Edoardo Biancheri, gestor de ações da Garde, diz que, apesar de entender o viés social das falas de Lula, a disciplina fiscal é extremamente importante para o país no médio e longo prazo. Segundo o executivo, não adianta o presidente eleito dizer que é fiscalmente responsável e tomar atitudes agressivas em outra direção antes mesmo de assumir. Para ele, o mercado indicou que, sem disciplina, haverá problemas como os que ocorreram no Reino Unido, onde o plano econômico de Liz Truss foi muito mal recebido pelo mercado, em um processo que acabou culminando em sua renúncia ao posto de primeira-ministra.

“Difícil dizer se o governo vai mudar alguma coisa depois dessa queda, acredito que precisará de uma piora ainda mais substancial. Mas acredito que o mais importante seria que os poderes entendessem que o mercado não é inimigo, e sim extremamente importante para a estabilidade do país, para financiar a dívida e ancorar as expectativas de inflação. Vale lembrar que quem mais se prejudica num cenário negativo são justamente as pessoas de menor renda”, afirma.

O executivo diz ainda que o investidor estrangeiro vinha comprando a bolsa local há mais de um mês, inclusive depois do segundo turno das eleições, acreditando que um governo Lula seria parecido a seus anteriores, mas que as últimas falas podem ter assustado. “Players” internacionais não gostam de volatilidade e incertezas, diz, prova disso é que retiraram dinheiro da bolsa na última quarta-feira depois de muito tempo. Para o gestor, a categoria pode estar repensando essa visão otimista que tem do Brasil, especialmente no relativo, até haver mais clareza sobre o que o futuro governo irá fazer.
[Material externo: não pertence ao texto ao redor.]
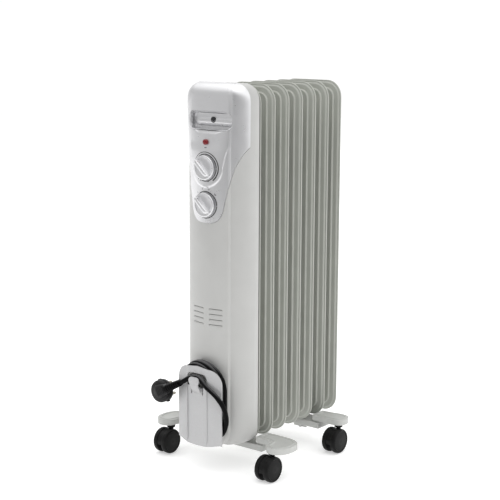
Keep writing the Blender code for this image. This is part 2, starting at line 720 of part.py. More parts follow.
LAYER_FRONT = 0.0012  # the winding's front and rear faces, behind the plate's middle line
LAYER_REAR = 0.0176
GLAND_TOP = 0.1600
GLAND_X = -0.0335
GLAND_Y = PLATE_Y + 0.0134 + (-GLAND_X - PLATE_FLAT_X) * math.tan(PLATE_BEND)
RELIEF_LENGTH = 0.026


def make_gland():
    """The boss that lets the cord out of the box, and its tapered relief, pointing down."""
    top = GLAND_TOP
    low, high = (GLAND_X - 0.0038, GLAND_Y - 0.0042, top - 0.016), (GLAND_X + 0.0036, -0.105, top)
    body = place("cord_gland", block(low, high, 0.001), BLACK_PLASTIC)
    cover = place("gland_cover_tool", box_solid(GAP, BOX_REAR_Y), helper=True)
    combine(body, cover, "DIFFERENCE")
    root = (GLAND_X, GLAND_Y, top - 0.015)
    bm = bmesh.new()
    bmesh.ops.create_cone(bm, cap_ends=True, segments=12, radius1=0.0043, radius2=0.0049,
                          depth=RELIEF_LENGTH)
    bmesh.ops.translate(bm, vec=(root[0], root[1], root[2] - RELIEF_LENGTH / 2), verts=bm.verts)
    mesh = bpy.data.meshes.new("relief")
    bm.to_mesh(mesh)
    bm.free()
    combine(body, place("gland_relief", mesh, helper=True), "UNION")


def make_winding():
    """The wound cord's outer shape: an oval ring that follows the bent plate."""
    outer = stadium(WINDING_STRAIGHT, WINDING_OUTER, WINDING_Z)
    inner = stadium(WINDING_STRAIGHT, WINDING_INNER, WINDING_Z)
    winding = place("cord_winding", prism([outer, inner], -0.15, -0.1, "Y"), BLACK_VINYL)
    layers = bent_slab(LAYER_FRONT, LAYER_REAR, 0.04, 0.20, 0.06)
    combine(winding, place("winding_layers", layers, helper=True), "INTERSECT")
    low = (GLAND_X - 0.0056, GLAND_Y - 0.0052, GLAND_TOP - 0.042)
    clear = block(low, (GLAND_X + 0.0060, -0.10, GLAND_TOP + 0.001))
    combine(winding, place("winding_gland_tool", clear, helper=True), "DIFFERENCE")


# The cord's loose stretch: up past the plate's right edge, across the plate, through the hook and
# out to the left.
CORD_ROUTE = (
    (0.0350, -0.1330, 0.0640),
    (0.0440, -0.1335, 0.0767),
    (0.0505, -0.1358, 0.0912),
    (0.0527, -0.1400, 0.1060),
    (0.0522, -0.1450, 0.1195),
    (0.0475, -0.1490, 0.1300),
    (0.0400, -0.1507, 0.1380),
    (0.0310, -0.1517, 0.1440),
    (0.0225, -0.1533, 0.1498),
    (0.0145, -0.1521, 0.1562),
    (0.0070, -0.1503, 0.1600),
    (0.0000, -0.1496, 0.1612),
    (-0.0075, -0.1502, 0.1605),
    (-0.0150, -0.1519, 0.1575),
    (-0.0220, -0.1543, 0.1525),
    (-0.0291, -0.1555, 0.1482),
)
PLUG_CENTRE = Vector((-0.0790, -0.1560, 0.1228))
PLUG_RADIUS = 0.0185
PLUG_DEPTH = 0.0190
PIN_SPACING = 0.019
PLUG_TILT = math.radians(27)
RELIEF_ROOT = 0.0220  # from the plug's axis to the start of its strain relief


def make_cord():
    tube("power_cord", CORD_ROUTE, CORD_DIAMETER / 2, BLACK_VINYL)
    along = Vector((math.cos(PLUG_TILT), 0, math.sin(PLUG_TILT)))
    end = Vector(CORD_ROUTE[-1])
    start = end - along * 2 * GAP
    root = PLUG_CENTRE + along * RELIEF_ROOT
    axis = (start - root).normalized()
    length = (start - root).length
    profile = [(0, length), (0.0052, length), (0.0066, 0), (0, 0)]
    turned("plug_strain_relief", profile, root, axis, BLACK_VINYL, 14)


def make_plug():
    """An angled plug: a disc with its pins towards +Y, and a neck towards the cord."""
    front = PLUG_DEPTH
    profile = [(0, front), (PLUG_RADIUS - 0.0025, front), (PLUG_RADIUS, front - 0.0025),
               (PLUG_RADIUS, 0.003), (PLUG_RADIUS - 0.0035, 0), (0, 0)]
    body = turned("plug_body", profile, PLUG_CENTRE, (0, 1, 0), BLACK_PLASTIC, 24)
    along = Vector((math.cos(PLUG_TILT), 0, math.sin(PLUG_TILT)))
    neck = block((0.004, 0.0005, -0.0088), (RELIEF_ROOT - 0.0012, 0.0135, 0.0088), 0.003)
    turn = Matrix.Rotation(-PLUG_TILT, 4, "Y")
    neck.transform(Matrix.Translation(PLUG_CENTRE + Vector((0, -0.0060, 0))) @ turn)
    combine(body, place("plug_neck", neck, helper=True), "UNION")
    across = Vector((-along.z, 0, along.x))
    for i, side in enumerate((-1, 1)):
        centre = PLUG_CENTRE + across * side * PIN_SPACING / 2
        start = centre + Vector((0, front + GAP, 0))
        profile = [(0, 0.019), (0.0016, 0.019), (0.0024, 0.0175), (0.0024, 0), (0, 0)]
        turned(f"plug_pin_{i + 1}", profile, start, (0, 1, 0), NICKEL, 12)


# ---- feet and casters ------------------------------------------------------------------------------
FLARED_PAD = (
    (0.0625, -0.0140), (0.0980, -0.0150), (0.1200, -0.0120), (0.1340, -0.0020), (0.1385, 0.0150),
    (0.1360, 0.0320), (0.1260, 0.0440), (0.1130, 0.0460), (0.1020, 0.0380),
    (0.0985, 0.0240), (0.0930, 0.0165), (0.0625, 0.0150),
)
STRAIGHT_PAD = (
    (0.0625, -0.0150), (0.0800, -0.0165), (0.0950, -0.0195), (0.1070, -0.0195), (0.1160, -0.0150),
    (0.1210, -0.0070), (0.1220, 0.0020), (0.1190, 0.0110), (0.1100, 0.0160), (0.0950, 0.0168),
    (0.0800, 0.0165), (0.0625, 0.0150),
)


def make_foot(name, middle, pad):
    """A rail under the fins with a pad at each end. The pad's outline is (out, towards -Y)."""
    low = (-RAIL_HALF_LENGTH, middle - RAIL_WIDTH / 2, RAIL_BOTTOM)
    high = (RAIL_HALF_LENGTH, middle + RAIL_WIDTH / 2, RAIL_TOP)
    foot = place(name, block(low, high, 0.0015), FOOT_PAINT)
    curve = smooth_path([(x, y, 0) for x, y in pad], 2)
    for side in (-1, 1):
        outline = [(side * p.x, middle - p.y) for p in curve]
        plate = prism([outline], FOOT_UNDER, FOOT_TOP, "Z")
        combine(foot, place(f"{name}_pad_{side}", plate, helper=True), "UNION")
        web_low = (min(side * 0.0635, side * 0.075), middle - 0.013, RAIL_TOP - 0.002)
        web_high = (max(side * 0.0635, side * 0.075), middle + 0.013, FOOT_UNDER + 0.002)
        web = place(f"{name}_web_{side}", block(web_low, web_high), helper=True)
        combine(foot, web, "UNION")
    return foot


UBOLT_RADIUS = 0.0025
THREAD_REACH = 0.010  # how far the U bolt's ends stand out under the rail
NUT_RADIUS = 0.0055
NUT_HEIGHT = 0.007
WING_HALF = 0.013
UBOLT_HALF = HEADER_RADIUS + GAP + UBOLT_RADIUS


def make_clamp(name, foot, y):
    """A U bolt over the bottom header, down through the rail, and its two wing nuts."""
    end = RAIL_BOTTOM - THREAD_REACH
    bend = arc((0, LOW_HEADER), UBOLT_HALF, 0, 180, 10)
    points = [(UBOLT_HALF, y, end)] + [(x, y, z) for x, z in bend] + [(-UBOLT_HALF, y, end)]
    tube(f"{name}_u_bolt", points, UBOLT_RADIUS, STEEL)
    for i, side in enumerate((-1, 1)):
        x = side * UBOLT_HALF
        hole = rod((x, y, RAIL_BOTTOM - 0.01), (x, y, RAIL_TOP + 0.01), UBOLT_RADIUS + 0.0005, 14)
        combine(foot, place(f"{name}_hole_{i}", hole, helper=True), "DIFFERENCE")
        top = RAIL_BOTTOM - GAP
        barrel = rod((x, y, top - NUT_HEIGHT), (x, y, top), NUT_RADIUS, 14)
        nut = place(f"{name}_wing_nut_{i + 1}", barrel, STEEL)
        low = (x - WING_HALF, y - 0.0012, top - NUT_HEIGHT - 0.0015)
        wings = block(low, (x + WING_HALF, y + 0.0012, top - 0.001))
        combine(nut, place(f"{name}_wings_{i}", wings, helper=True), "UNION")
        thread = rod((x, y, top - 0.02), (x, y, top + 0.01), UBOLT_RADIUS + GAP, 14)
        combine(nut, place(f"{name}_thread_{i}", thread, helper=True), "DIFFERENCE")


AXLE_RADIUS = 0.0030
STEM_RADIUS = 0.0040
HOOD_HALF = 0.0042


def make_caster(name, x, y, foot):
    """A stem with its hood, an axle and two wheels, trailing towards -Y."""
    stem_hole = rod((x, y, 0.02), (x, y, FOOT_TOP - 0.002), STEM_RADIUS + GAP, 14)
    combine(foot, place(f"{name}_socket", stem_hole, helper=True), "DIFFERENCE")
    wheel_y = y - CASTER_TRAIL
    hood_radius = WHEEL_RADIUS - 0.0010
    dome = arc((wheel_y, WHEEL_RADIUS), hood_radius, -10, 190, 12)
    hood = place(f"{name}_hood", prism([dome], x - HOOD_HALF, x + HOOD_HALF, "X"), BLACK_PLASTIC)
    stem = rod((x, y, 0.030), (x, y, FOOT_TOP - 0.004), STEM_RADIUS, 14)
    combine(hood, place(f"{name}_stem", stem, helper=True), "UNION")
    collar = rod((x, y, 2 * WHEEL_RADIUS + GAP), (x, y, FOOT_UNDER - 0.0005), 0.0070, 16)
    combine(hood, place(f"{name}_collar", collar, helper=True), "UNION")
    bore = rod((x - 0.02, wheel_y, WHEEL_RADIUS), (x + 0.02, wheel_y, WHEEL_RADIUS),
               AXLE_RADIUS + GAP, 14)
    combine(hood, place(f"{name}_bore", bore, helper=True), "DIFFERENCE")
    reach = CASTER_WIDTH / 2 - 0.001
    ends = [(x + side * reach, wheel_y, WHEEL_RADIUS) for side in (-1, 1)]
    place(f"{name}_axle", rod(*ends, AXLE_RADIUS, 14), STEEL)
    rim, bore_radius = WHEEL_RADIUS, AXLE_RADIUS + GAP
    profile = [
        (bore_radius, WHEEL_WIDTH), (rim - 0.003, WHEEL_WIDTH), (rim, WHEEL_WIDTH - 0.003), (rim, 0),
        (bore_radius, 0),
    ]
    profile.append(profile[0])
    for side, word in ((-1, "left"), (1, "right")):
        at = (x + side * (CASTER_WIDTH / 2 - WHEEL_WIDTH), wheel_y, WHEEL_RADIUS)
        turned(f"{name}_{word}_wheel", profile, at, (side, 0, 0), BLACK_PLASTIC, 18)


def make_running_gear():
    front_middle = FIN_FIRST_Y + FIN_PITCH / 2 - 0.0110
    rear_middle = FIN_FIRST_Y + 4.5 * FIN_PITCH
    for name, middle, pad, stem_y, gap in (
        ("front", front_middle, FLARED_PAD, FRONT_STEM_Y, 0.5),
        ("rear", rear_middle, STRAIGHT_PAD, REAR_STEM_Y, 4.5),
    ):
        foot = make_foot(f"{name}_foot", middle, pad)
        make_clamp(name, foot, FIN_FIRST_Y + gap * FIN_PITCH)
        for side, word in ((-1, "left"), (1, "right")):
            make_caster(f"{name}_{word}_caster", side * CASTER_X, stem_y, foot)


make_fins()
make_header_fittings()
make_cover()
make_panel()
make_grip()
make_controls()
make_box_inside()
make_winder()
make_gland()
make_winding()
make_cord()
make_plug()
make_running_gear()
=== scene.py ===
"""Looks for the oil filled radiator heater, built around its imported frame. Metres, +Z up, front -Y."""

import json
import math

import bmesh
import bpy
import numpy as np
from mathutils import Matrix, Vector
from mathutils.geometry import delaunay_2d_cdt

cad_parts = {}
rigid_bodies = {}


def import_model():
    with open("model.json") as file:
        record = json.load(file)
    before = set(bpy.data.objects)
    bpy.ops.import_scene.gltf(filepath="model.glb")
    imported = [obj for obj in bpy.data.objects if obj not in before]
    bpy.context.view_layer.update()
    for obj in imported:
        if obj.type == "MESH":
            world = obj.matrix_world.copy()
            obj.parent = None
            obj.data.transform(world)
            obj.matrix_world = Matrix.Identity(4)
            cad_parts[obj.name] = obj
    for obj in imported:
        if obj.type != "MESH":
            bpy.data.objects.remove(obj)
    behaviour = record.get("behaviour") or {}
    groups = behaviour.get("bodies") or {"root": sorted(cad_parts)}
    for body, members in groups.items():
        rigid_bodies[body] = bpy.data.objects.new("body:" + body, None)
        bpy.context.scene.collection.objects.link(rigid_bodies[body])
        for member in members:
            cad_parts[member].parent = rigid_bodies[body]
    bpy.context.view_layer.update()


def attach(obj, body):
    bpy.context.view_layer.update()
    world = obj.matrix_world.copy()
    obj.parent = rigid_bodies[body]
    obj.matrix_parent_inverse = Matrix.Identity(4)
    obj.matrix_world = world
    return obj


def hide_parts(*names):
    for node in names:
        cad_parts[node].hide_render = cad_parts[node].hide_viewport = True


for old in list(bpy.data.objects):
    bpy.data.objects.remove(old)

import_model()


def linked(name, data):
    """A new object in the scene's collection."""
    made = bpy.data.objects.new(name, data)
    bpy.context.scene.collection.objects.link(made)
    return made


# ---- camera -----------------------------------------------------------------------------------
CAMERA_AT = Vector((1.31474, -1.64262, 0.72856))
CAMERA_YAW, CAMERA_DIP, CAMERA_ROLL = (math.radians(a) for a in (38.945, 10.301, 0.262))
CAMERA_LENS = 92.99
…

Na quinta-feira, enquanto o mercado local tombou, Wall Street foi pelo caminho contrário. Após o índice de preços ao consumidor americano (CPI) de outubro vir abaixo do consenso do mercado — subiu 0,4% no mês enquanto agentes esperavam alta de 0,6% —, as bolsas americanas dispararam, precificando a possibilidade de o Federal Reserve (Fed, o banco central dos EUA) diminuir o ritmo do ciclo de elevação das taxas de juros. Na sessão, o S&P 500 subiu 5,54%, o Dow Jones ganhou 3,7% e o Nasdaq avançou 7,35%.

Profissionais do mercado começaram a especular, então, se uma melhora no ambiente de negócios dos Estados Unidos poderia beneficiar ou elevar a concorrência para a bolsa local. Para Evandro Bertho, sócio-fundador da Nau Capital, qualquer indicação de suavização do ciclo de aperto monetário nos EUA é positiva para o mercado local e para os pares emergentes, que historicamente não performam bem quando seu par desenvolvido está subindo juros. Ele diz, no entanto, que é cedo para afirmar que o país já ultrapassou o desafio inflacionário e que o Brasil tem agora questões próprias para endereçar.

“Antes da eleição o mercado se apegou à possibilidade de um Lula pragmático e de um investidor estrangeiro otimista com os ativos locais, pesando um bom posicionamento relativo e uma possível volta à rota do ESG. Mas ainda não existia nada concreto. Agora, o Lula tentou impor sua visão e o mercado, que estava sendo leniente com o presidente eleito até então, respondeu. Entendo que ainda teremos muitas idas e vindas, com o governo cedendo em partes e o mercado absorvendo outras tantas. A sinalização dada com o adiamento da PEC da Transição é um cheiro, vamos ver o que vai se concretizar nos próximos dias”, afirma.